First important bit of information: Yes, the axe did drop. Exactly a week after I wrote my daylog, our position coach came to me and told me that my services were no longer needed. Did this mean that I stopped training? No. I took a month off to concentrate on my studies, but I did return to throwing a month later. I vowed to myself that I would tryout for the team again next year, and make the team once again.

Where did this whole train of actions leave me? High and dry. I will be kicking myself for what I did to my grades last quarter, when I dedicated more of my time to athletics, as I unsuccessfully tried to defend my spot on the team. Additionally, I lost coaching, a track to train at, access to a high quality weight room, and access to physical therapists.

What did I do? I didn't meet my goals last year. I wasn't going to miss my goals again this year.

Since it is highly relevant, my goal for both last year and this year was to qualify for Junior Nationals, or in other words, the US track and field championship for people under 20.

I talked to a friend who graduated from Stanford a few years ago, and is currently training for the Olympics. He mentioned to me that I could train at Moffett Field NAS, a site 10 miles away from Stanford. For weightlifting, I would just have to use the general Stanford Weight Room. Not as good as the athletic team weight room, but still an acceptable facility. As for the other problems, I was on my own.

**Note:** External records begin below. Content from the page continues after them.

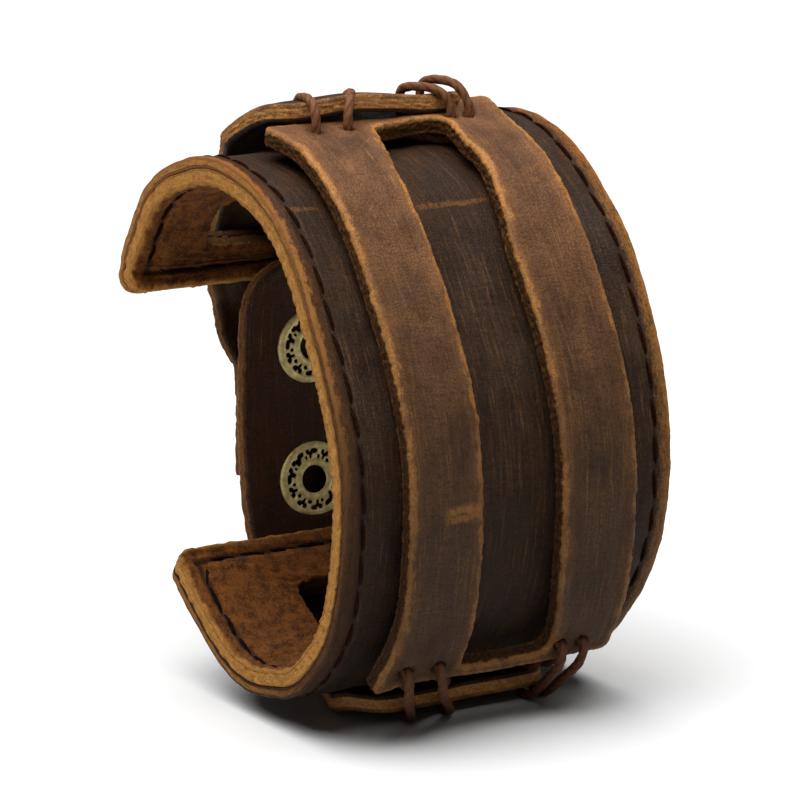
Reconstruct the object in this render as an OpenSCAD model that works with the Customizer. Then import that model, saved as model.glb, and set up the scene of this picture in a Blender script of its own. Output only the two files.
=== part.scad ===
// Leather bracelet: a lined cuff under a split strap panel, closed by two snapped tabs.
// It lies on its curved side with the wrist axis along Y, and the lower tab is pressed flat.

/* [Cuff] */
// Width of the cuff along the wrist
cuff_w = 50; // [46:1:56]
// Thickness of the smooth outer leather
outer_t = 1.5; // [1.2:0.1:1.6]
// Thickness of the suede lining
lining_t = 2.3; // [1.8:0.1:2.6]
// Radius of the cuff's four corners
cuff_corner = 2; // [1:0.5:4]
// Length across the wrist of the slot near the upper end
upper_slot_len = 28; // [18:1:30]
// Length across the wrist of the slot near the lower end
lower_slot_len = 20.6; // [14:0.2:24]
// Height of both slots along the leather
slot_h = 10.6; // [7:0.2:12]
// Radius of the slots' corners
slot_r = 3; // [1:0.5:3.5]
// Distance from each end of the cuff to the middle of its slot
slot_inset = 13.6; // [12:0.2:15]

/* [Strap panel] */
// Width of the whole split panel
panel_w = 35; // [32:1:40]
// Width of the opening between its two straps
split_w = 12; // [8:1:14]
// Thickness of the panel
panel_t = 2.4; // [2:0.1:2.5]
// Length of the joined leather left at the upper end of the opening
upper_web = 3; // [2.5:0.5:8]
// Length of the joined leather left at the lower end of the opening
lower_web = 2.2; // [2:0.2:6]
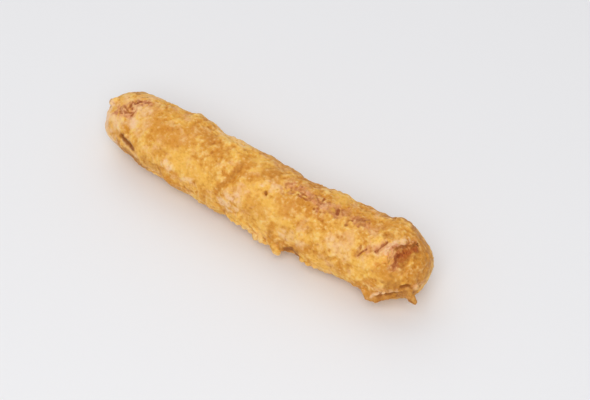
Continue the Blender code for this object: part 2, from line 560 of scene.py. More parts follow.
SHAPINGS: tuple[Shaping, ...] = (
    Brim(HOOD_BRIM, 1.3 * MM, 1.5 * MM, 2.8 * MM, 4.2 * MM, 1.1 * MM),
    # The floor of the bare place is lumpy where the skin shows.
    Swell(at(87.2, 97), -0.7 * MM, 3.2 * MM),
    Swell(at(84.4, 111), 0.5 * MM, 1.1 * MM),
    Swell(at(87.4, 119), 0.5 * MM, 1.2 * MM),
    Swell(at(90.4, 78), 0.7 * MM, 0.9 * MM),
    # The hood stands proud of the coat behind it, with a dip at its neck.
    Swell(at(77.0, 48), 0.9 * MM, 5.5 * MM),
    Groove((at(66.0, 40), at(67.6, 54), at(70.0, 70)), 0.5 * MM, 2.0 * MM, 0.35),
    # The smooth swollen place under the hood.
    Swell(at(86.0, 146), 0.5 * MM, 4.5 * MM),
    # The folds of the hood, before its edge.
    Groove((at(77.6, 100), at(76.4, 106), at(75.6, 114), at(75.0, 122)), 1.0 * MM, 1.2 * MM),
    Groove((at(72.4, 118), at(70.0, 124.5), at(68.4, 132), at(67.0, 140)), 0.8 * MM, 1.1 * MM),
    Groove((at(79.6, 103), at(78.2, 110), at(77.4, 117), at(76.8, 124)), -0.7 * MM, 1.1 * MM),
    Groove((at(66.8, 124), at(66.3, 133), at(66.2, 142)), 0.4 * MM, 1.2 * MM),
    Swell(at(75.0, 92), -0.6 * MM, 1.6 * MM),
    # The slanting groove over the near side, with a swollen bank to each side.
    Groove(GROOVE, 0.65 * MM, 2.2 * MM, 0.3),
    Groove((at(-20.5, 146), at(-17.4, 124), at(-15.6, 98)), -0.40 * MM, 2.9 * MM, 0.3),
    Groove((at(-10.0, 153), at(-6.4, 130), at(-5.2, 104)), -0.45 * MM, 3.0 * MM, 0.3),
    # A swollen place low on the near side.
    Swell(at(-46.0, 193), 0.7 * MM, 3.6 * MM),
    # The pale ridge beside the pit.
    Groove((at(7.5, 100), at(6.0, 108), at(4.8, 116)), -0.45 * MM, 1.0 * MM),
)

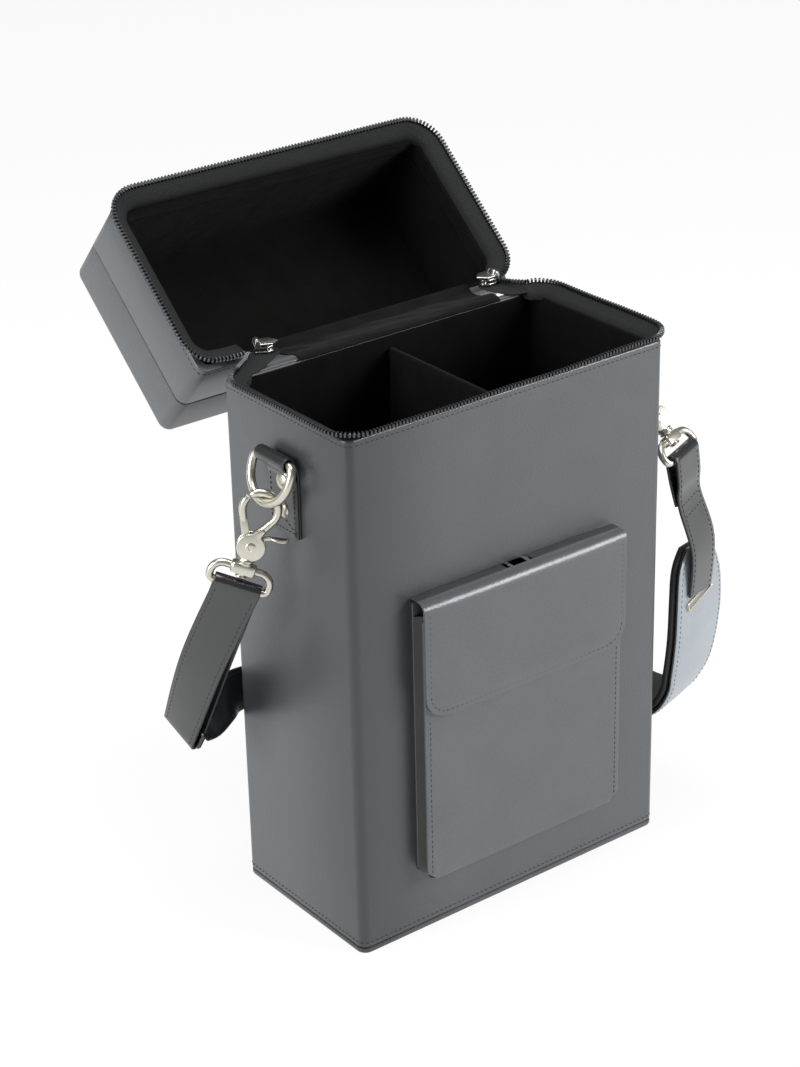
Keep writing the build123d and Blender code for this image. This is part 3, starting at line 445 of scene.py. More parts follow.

From mid March to now, I put hours of work into training. On Thursday, Saturday, and Sunday, I would bike 10 miles to Moffett Field with 25 pounds of gear strapped to my back, throw for an hour and a half, and then bike back to the dorm. Monday, Wednesday, and Friday I would sprint into the weight room in my lunch break and lift weights.

Things were going acceptably in reference to training. In practice, I was throwing the iron ball far.

On the other hand though, things weren't going well personally. Since this happened, I've been as stressed out as I can recently remember. I was doing way too much. I was running from class to lifting to lab to practice. I would spend the bike ride back from Moffett cursing everything, wondering to myself why I had to suffer this fate, and why the people who lived in my dorm could be able to enjoy their weekends?

Anyways, I eventually had to schedule my meets to try to qualify for Junior Nationals. The only two meets I would be able to attend would be a meet on May 24th in Los Angeles, and a meet on May 25th in San Mateo, Califoria. I bit the bullet, and decided to purchase plane tickets to go to the meet in LA.

One week before the upcoming meet, I am practicing. It is a beautiful, sunny Saturday. I am throwing well. The hammer is consistently going 56 meters, much farther then the 53 meters I needed to throw to qualify for Junior Nationals. I am mostly done with my practice, having taken 15 throws. On my 16th throw, the wire on my hammer breaks.

Losing my balance, I fall hard on my already injured right wrist.

I am able to move it, but it hurts a lot. I can't do a pushup, and it hurts to make a fist, but I can do it.

Am I still able to throw with my wrist injured like so? Yes. I am. As well as before? No. Is it broken? Doesn't seem to be. Am I still going to the meets? Yes.

On the morning of May 24th, I wake up in my uncle's condo in Marina Del Rey, California. We drive a half hour to my meet. I can't get in a groove. My stomach bothers me. I feel like my legs are made of lead.

I have never had such an underwhelming performance.

In hammer, I throw 49 meters, well below the 56 meters I was throwing last week, and coincidentally, well under the 53 meters I needed to throw. In discus, I throw 41 meters. I have never thrown discus under 44 meters in a meet. I needed 53 meters in discus.

Somehow, I was able to hold off any real emotion until I got on the plane at LAX. Am I just jaded? I don't know. I didn't get highly emotional when I got on the plane, but I did feel sad and pissed.

I feel like there should be a better end to this. I wish I could say something poignant to sum it all up, but I can't. All I know is that right now, I am planning a possible trip up to a meet in Portland, Oregon, and then down again to Los Angeles, California next weekend. We'll see how it goes.